Most impact valuations get commissioned by companies, for boardrooms and ESG reports, and the methodology is well established and treated as standard practice by the UK Treasury, the OECD, the Capitals Coalition, and the International Foundation for Valuing Impacts.

There is, however, and asymmetry at play, in that the same tools are rarely turned toward grassroots organisations and the spaces that hold communities together without ever invoicing for it. When only one side of the table speaks the language of valuation in a world that is increasingly being quantified (the conversation about what should and shouldn’t be quantified, or creating an economy based on community and care rather than what can be counted aside), the other side might lose arguments before they begin, since a property developer can show its impact on a balance sheet while a community kitchen cannot, and the eviction notice arrives with the only number on it being the market price of the land it sits on.

The new enclosure

L’Àgora’s eviction sits inside a wider pattern, and that pattern is not Spanish, it’s increasingly global. For four decades, starting with the introduction of neoliberalism in the late 70’s, and accelerating sharply after 2008, the public sector across most of Europe has been hollowed out, with health, welfare, social housing and legal aid cut, contracted out, or made conditional. The state has not so much retreated as restructured itself, becoming smaller in what it provides and larger in what it polices.

Alongside the welfare state, the city itself has been put up for sale, with public space privatised or licensed out, public housing demolished or sold, and land traded as financial assets belonging to investment funds whose returns depend on the neighbourhood becoming something other than what it is. There is an older word for this, namely enclosure, the process by which British commons were fenced off and converted into private property between the 16th and 19th centuries, and the same logic is at work now, just with different instruments. What is left in marginalised neighbourhoods are the informal spaces communities that have always existed and that have also appeared to fill the gap – and even those are now being taken.

What the numbers can and cannot do

 

The €1.83 million figure is a floor, not a ceiling. The trauma recovery work that survivors of police violence do at the lot is not in it, the catalyst value of one organisation enabling another to form is not in it, and the slow building of solidarity across migrant, queer, women’s and labour groups is not in it either, and a study with more time would still leave most of what happens on the lot unmeasured. The number exists to support the human argument rather than replace it, since the case for L’Àgora is made by the people who use it, and their testimony has been carrying the weight for eleven years already. What the report does is translate one part of that testimony into a vocabulary the people deciding the lot’s future may be more receptive to.

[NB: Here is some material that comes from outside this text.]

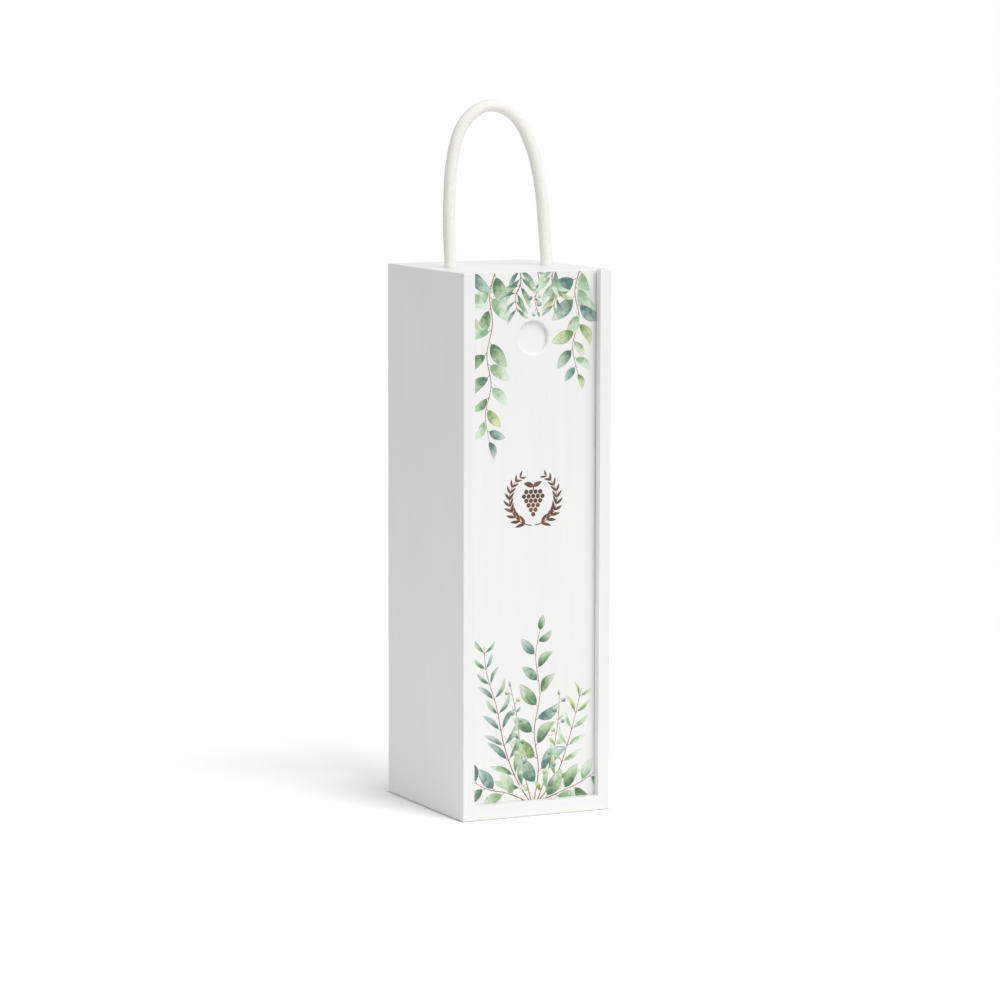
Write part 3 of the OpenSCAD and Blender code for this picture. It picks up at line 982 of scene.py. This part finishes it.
@dataclass
class LidPrint:
    """The print on the lid's face: hanging strands above, a spray below and a small crest between them."""

    lid_mm: float = 5.0             # thickness of the lid, which leans back in its grooves
    film_mm: float = 0.02           # thickness of the ink
    line_mm: float = 0.016          # half the thickness of a stroke of line ink, at its start
    first_mm: float = 0.04          # how far the lowest leaves stand out, so that viewers tell them apart
    layer_mm: float = 0.025         # how far a leaf lies over the one below it
    margin_mm: float = 0.9          # bare edge of the lid, past its rounded arris
    recess_dia_mm: float = 23.5
    recess_drop_mm: float = 42.5    # from the lid's top to the middle of the finger recess
    clear_mm: float = 0.8           # between a leaf and the finger recess
    rows: int = 14                  # faces along a leaf
    columns: int = 4                # and across it
    merge: float = 0.002            # points of a leaf this close together become one, for its length
    point: float = 1e-4             # width of a leaf at its two ends, for its length
    berry_sides: int = 20
    # Circles that cover a leaf: how far along it, and their radius for the leaf's half width.
    cover: tuple[Point2, ...] = ((0.14, 0.5), (0.35, 0.9), (0.58, 0.95), (0.82, 0.6))
    seed: int = 11
    growth: Growth = Growth()
    crest: Crest = Crest()
    low: Vector = field(init=False)
    high: Vector = field(init=False)
    chance: random.Random = field(init=False)
    blanks: dict[Cut, bpy.types.Object] = field(init=False, default_factory=dict)
    laid: list[tuple[int, list[Point3]]] = field(init=False, default_factory=list)

    def __post_init__(self) -> None:
        """Reads the lid's place from the frame."""
        self.low, self.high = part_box("sliding_lid")
        self.chance = random.Random(self.seed)

    def thicken(self, film: bpy.types.Object) -> None:
        """Gives a flat shape the thickness of the ink and a map for its tone.

        Args:
            film: the shape, which is the active object.
        """
        made = film.modifiers.new("film", "SOLIDIFY")
        made.thickness, made.offset = self.film_mm * MM, -1.0
        bpy.ops.object.modifier_apply(modifier=made.name)
        film.data.uv_layers.new(name="tone")

    def blank(self, cut: Cut) -> bpy.types.Object:
        """Cuts one leaf of length 1, which stands on the origin and faces the front.

        Args:
            cut: its outline.

        Returns:
            The leaf, as a thin closed film.
        """
        half, swell, tip, bend = cut.value
        deselect_all()
        bpy.ops.mesh.primitive_grid_add(x_subdivisions=self.columns, y_subdivisions=self.rows, size=1.0,
                                        location=(0, 0, 0.5), rotation=(math.radians(90), 0, 0))
        leaf = bpy.context.active_object
        leaf.name = "leaf_" + cut.name.lower()
        bpy.ops.object.transform_apply(location=True, rotation=True, scale=True)
        leaf.data.uv_layers[0].name = "leaf"
        for height in sorted({round(v.co.z, 4) for v in leaf.data.vertices}):
            width = 2 * half * max(0.0, math.sin(math.pi * height**swell)) ** tip
            for vertex in leaf.data.vertices:
                vertex.select = abs(vertex.co.z - height) < self.merge / 2
            for thing in (*leaf.data.edges, *leaf.data.polygons):
                thing.select = False
            bpy.ops.object.mode_set(mode="EDIT")
            bpy.ops.mesh.select_mode(type="VERT")
            bpy.ops.transform.resize(value=(max(width, self.point), 1, 1), center_override=(0, 0, height))
            bpy.ops.transform.translate(value=(bend * math.sin(math.pi * height), 0, 0))
            bpy.ops.object.mode_set(mode="OBJECT")
        bpy.ops.object.mode_set(mode="EDIT")
        bpy.ops.mesh.select_all(action="SELECT")
        bpy.ops.mesh.remove_doubles(threshold=self.merge)
        bpy.ops.object.mode_set(mode="OBJECT")
        self.thicken(leaf)
        leaf.hide_render = True
        return leaf

    def level(self, spots: list[Point3]) -> float:
        """Finds how far out a leaf or berry lies, so that it clears all that it covers.

        Args:
            spots: circles that cover it, each across, up and radius, in metres.

        Returns:
            How far out of the lid's face its front stands, in metres.
        """
        below = [layer for layer, others in self.laid
                 if any(math.hypot(a[0] - b[0], a[1] - b[1]) < a[2] + b[2] for a in spots for b in others)]
        layer = max(below, default=-1) + 1
        self.laid.append((layer, spots))
        return (self.first_mm + layer * self.layer_mm) * MM

    def reaches_recess(self, mesh: bpy.types.Mesh) -> bool:
        """Says whether a leaf would reach into the finger recess.

        Args:
            mesh: the leaf, on an upright face.

        Returns:
            True if it would.
        """
        middle = self.high.z - self.recess_drop_mm * MM
        limit = (self.recess_dia_mm / 2 + self.clear_mm) * MM
        return any(math.hypot(v.co.x, v.co.z - middle) < limit for v in mesh.vertices)

    def leaf(self, cut: Cut, base: np.ndarray, angle: float, length: float,
             tone: float) -> bpy.types.Object | None:
        """Lays one leaf on the lid's face.

        Args:
            cut: its outline.
            base: where it starts, across and up, in metres.
            angle: how far it leans from upright, clockwise as seen, in radians.
            length: its length, in metres.
            tone: its place in the ink's row of colours.

        Returns:
            The leaf, or None where it would reach into the finger recess.
        """
        if cut not in self.blanks:
            self.blanks[cut] = self.blank(cut)
        mesh = self.blanks[cut].data.copy()
        flip = self.chance.choice((-1, 1))
        turn = Matrix.Translation((base[0], 0, base[1])) @ Matrix.Rotation(angle, 4, "Y")
        mesh.transform(turn @ Matrix.Diagonal((flip * length, 1, length, 1)))
        if flip < 0:
            mesh.flip_normals()
        if self.reaches_recess(mesh):
            bpy.data.meshes.remove(mesh)
            return None
        half, bend = cut.value[0], cut.value[3]
        spots = []
        for share, part in self.cover:
            spot = turn @ Vector((flip * bend * math.sin(math.pi * share) * length, 0, share * length))
            spots.append((spot.x, spot.z, part * half * length))
        mesh.transform(Matrix.Translation((0, -self.level(spots), 0)))
        drift = self.chance.uniform(-self.growth.tone_drift, self.growth.tone_drift)
        shade = (min(1.0, max(0.0, tone + drift)), self.chance.random())
        mesh.uv_layers["tone"].data.foreach_set("uv", list(shade) * len(mesh.loops))
        made = bpy.data.objects.new("leaf", mesh)
        bpy.context.scene.collection.objects.link(made)
        return made

    def disc(self, middle: np.ndarray, radius_mm: float, tone: float) -> bpy.types.Object:
        """Lays one round berry on the lid's face.

        Args:
            middle: its middle, across and up, in metres.
            radius_mm: its radius.
            tone: its place in the ink's row of colours.

        Returns:
            The berry, as a thin closed film.
        """
        out = self.level([(middle[0], middle[1], radius_mm * MM)])
        deselect_all()
        bpy.ops.mesh.primitive_circle_add(vertices=self.berry_sides, radius=radius_mm * MM,
                                          fill_type="TRIFAN", location=(middle[0], -out, middle[1]),
                                          rotation=(math.radians(90), 0, 0))
        berry = bpy.context.active_object
        bpy.ops.object.transform_apply(location=True, rotation=True, scale=True)
        berry.data.uv_layers[0].name = "leaf"
        self.thicken(berry)
        shade = (tone, self.chance.random())
        berry.data.uv_layers["tone"].data.foreach_set("uv", list(shade) * len(berry.data.loops))
        return berry

    def stroke(self, route: np.ndarray, first_mm: float, last_mm: float) -> bpy.types.Object:
        """Draws one ink stroke along a route on the lid's face.

        Args:
            route: its points, across and up, in metres.
            first_mm: half its thickness at the start.
            last_mm: half its thickness at the end.

        Returns:
            The stroke, as a flat closed film.
        """
        data = bpy.data.curves.new("stroke", "CURVE")
        data.dimensions, data.bevel_depth, data.bevel_resolution, data.use_fill_caps = "3D", MM, 1, True
        line = data.splines.new("POLY")
        line.points.add(len(route) - 1)
        for i, (point, place) in enumerate(zip(line.points, route)):
            point.co = (place[0], 0.0, place[1], 1.0)
            point.radius = first_mm + (last_mm - first_mm) * i / (len(route) - 1)
        made = bpy.data.objects.new("stroke", data)
        bpy.context.scene.collection.objects.link(made)
        pick(made)
        bpy.ops.object.convert(target="MESH")
        made = bpy.context.active_object
        made.data.transform(Matrix.Diagonal((1, self.line_mm / first_mm, 1, 1)))
        return made

    def leaves_of(self, twig: Twig, stem: Stem) -> tuple[Things, Things]:
        """Lays a twig's leaves on their short stalks.

        Args:
            twig: what it is like.
            stem: its stem.

        Returns:
            The leaves and the stalks.
        """
        growth, paired = self.growth, twig.side is Side.PAIRED
        leaves, stalks = [], []
        for i in range(twig.leaves):
            row = i // 2 * 2 if paired else i
            share = twig.bare + (1 - twig.bare) * (row / (twig.leaves - 1))
            spot, heading = stem.at(share)
            at_tip = share > growth.tip_share and not (paired and i % 2)
            lean = 0.0
            if not at_tip:
                sway = self.chance.uniform(-growth.sway_deg, growth.sway_deg)
                lean = (1 if i % 2 else -1) * math.radians(twig.spread_deg + sway)
            length = twig.first_mm + (twig.last_mm - twig.first_mm) * share
            length *= self.chance.uniform(*growth.leaf_sizes) * MM
            stalk = 0.0 if at_tip else growth.stalk_share * length
            ahead = heading_step(heading + lean)
            base = spot + stalk * ahead
            cut, tone = twig.cuts[i % len(twig.cuts)], self.chance.choice(twig.tones)
            made = self.leaf(cut, base, heading + lean, length, tone)
            if made is None:
                continue
            leaves.append(made)
            if stalk:
                line = np.array([spot, base + growth.stalk_lap * stalk * ahead])
                stalks.append(self.stroke(line, *(twig.stem_mm * part for part in growth.leaf_stalk)))
        return leaves, stalks

    def berries_of(self, twig: Twig, stem: Stem) -> tuple[Things, Things]:
        """Lays a twig's berries on their stalks.

        Args:
            twig: what it is like.
            stem: its stem.

        Returns:
            The berries and the stalks.
        """
        growth = self.growth
        start, run = growth.berry_run
        berries, stalks = [], []
        for i in range(twig.berries):
            spot, heading = stem.at(start + run * (i + 0.5) / twig.berries)
            angle = heading + (1 if i % 2 else -1) * math.radians(self.chance.uniform(*growth.berry_deg))
            end = spot + self.chance.uniform(*growth.berry_stalk_mm) * MM * heading_step(angle)
            radius = twig.berry_mm * self.chance.uniform(*growth.berry_sizes)
            line = np.array([spot, end])
            stalks.append(self.stroke(line, *(twig.stem_mm * part for part in growth.berry_stalk)))
            berries.append(self.disc(end, radius, self.chance.choice(growth.berry_tones)))
        return berries, stalks

    def wreath(self) -> Things:
        """Prints the crest: a bunch of grapes in an open laurel wreath.

        Returns:
            Its leaves, grapes and strokes.
        """
        crest, parts = self.crest, []
        middle = np.array([0.0, crest.middle_mm]) * MM
        radius = crest.wreath_mm * MM
        for side in (-1, 1):
            angles = np.radians(np.linspace(*crest.branch_deg, crest.branch_points)) * side
            arc = np.array([middle + radius * heading_step(angle) for angle in angles])
            parts.append(self.stroke(arc, *crest.branch_mm))
            for i, angle in enumerate(np.radians(np.linspace(*crest.pairs_deg, crest.pairs)) * side):
                spot = middle + radius * heading_step(angle)
                ahead = angle - side * math.pi / 2
                length = (crest.leaf_mm - crest.shorter_mm * i) * MM
                for lean in (-crest.spread, crest.spread):
                    parts.append(self.leaf(Cut.LAUREL, spot, ahead + lean, length, 0.0))
        across, down = crest.grape_step_mm
        for row, count in enumerate(crest.bunch):
            for i in range(count):
                place = ((i - (count - 1) / 2) * across, crest.bunch_top_mm - row * down)
                parts.append(self.disc(middle + np.array(place) * MM, crest.grape_mm, 0.0))
        stalk = middle + np.array(crest.stalk_mm) * MM
        parts.append(self.stroke(smooth_route(stalk, crest.stalk_steps), *crest.stalk_half_mm))
        for angle, length in crest.vine_leaves:
            parts.append(self.leaf(Cut.BAY, stalk[1], angle, length * MM, 0.0))
        return [part for part in parts if part]

    def lean(self) -> Matrix:
        """Works out how the lid's face lies in the frame, from upright through the origin.

        Returns:
            The move that takes a print on an upright face onto the lid.
        """
        back = self.high.y - self.low.y - self.lid_mm * MM
        foot = Vector((0.0, self.low.y, self.low.z))
        angle = -math.atan2(back, self.high.z - self.low.z)
        place, upright = Matrix.Translation(foot), Matrix.Translation((0, 0, -foot.z))
        return place @ Matrix.Rotation(angle, 4, "X") @ upright

    def piece(self, name: str, parts: Things, ink: bpy.types.Material) -> bpy.types.Object:
        """Joins parts into one piece, trims it to the lid's face and fixes it to the lid.

        Args:
            name: the piece's name.
            parts: its parts.
            ink: its finish.

        Returns:
            The piece.
        """
        pick(*parts)
        bpy.ops.object.join()
        made = bpy.context.active_object
        made.name = name
        made.data.name = name
        made.data.materials.clear()
        made.data.materials.append(ink)
        edge = self.margin_mm * MM
        walls = (((self.high.x - edge, 0, 0), (1, 0, 0)), ((self.low.x + edge, 0, 0), (-1, 0, 0)),
                 ((0, 0, self.high.z - edge), (0, 0, 1)), ((0, 0, self.low.z + edge), (0, 0, -1)))
        bpy.ops.object.mode_set(mode="EDIT")
        for point, outward in walls:
            bpy.ops.mesh.select_all(action="SELECT")
            bpy.ops.mesh.bisect(plane_co=point, plane_no=outward, clear_outer=True, use_fill=True)
        bpy.ops.object.mode_set(mode="OBJECT")
        made.data.transform(self.lean())
        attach(made, "lid")
        LOG.info("%s: %d parts, %d faces", name, len(parts), len(made.data.polygons))
        return made

    def build(self) -> None:
        """Prints the twigs and the crest."""
        leaves, stems, berries = [], [], []
        crest = self.wreath()
        for twig in TWIGS:
            stem = Stem(twig.route_mm)
            stems.append(self.stroke(stem.route, twig.stem_mm, twig.stem_mm * self.growth.stem_taper))
            for found, lay in ((leaves, self.leaves_of), (berries, self.berries_of)):
                laid, stalks = lay(twig, stem)
                found.extend(laid)
                stems.extend(stalks)
        wash = LeafInk().make()
        twig_ink = LineInk("chestnut_print_ink", "#8A4E33", "#B98A5E").make()
        crest_ink = LineInk("umber_print_ink", "#5B3A29", "#7C5540").make()
        self.piece("print_leaves", leaves, wash)
        self.piece("print_berries", berries, wash)
        self.piece("print_twigs", stems, twig_ink)
        self.piece("print_crest", crest, crest_ink)
        for blank in self.blanks.values():
            bpy.data.objects.remove(blank)


# ---------------------------------------------------------------------------- main


def main() -> None:
    """Builds the scene."""
    logging.basicConfig(level=logging.INFO, format="%(message)s")
    Studio().build()
    Rope().build()
    Carcass().dress()
    LidPrint().build()


if __name__ == "__main__":
    main()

What the report provides is another question. Evicting L’Àgora does not save the state €435,000 a year, but transfers the bill onto health, courts and welfare, and almost certainly grows it – so who pays once the eviction goes through?

 

Democratising the language of valuation

If impact valuation only ever serves the side of entities already holding resources, the result is a world where the only things that count are the things on a balance sheet, and where the spaces that often do the most for the least visible people receive eviction notices instead of recognition. The conviction behind offering our services here, and behind publishing the methodology and the Excel model openly alongside the report, is that the language of valuation should cut both ways. The same rigour applied to a company or a state-project can be applied to a 700-square-metre lot in El Raval, or to the thousands of similar lots across Europe whose value has never been recognised by the people and institutions with decision-making power.

Whether L’Àgora survives the 14th of May is now a political decision in the hands of others. The work of putting numbers on what is already invaluable is itself a form of solidarity, since it translates community value into the language of institutions and changes who can be heard, while the testimony of the people who built and used the space remains the part of the argument that no figure can substitute for. It helps prove the point that these spaces are not simply gardens, unproductive lots, or places that need to be developed, but a vital part of community and local infrastructure.

The full report and the Excel model are public and transparent.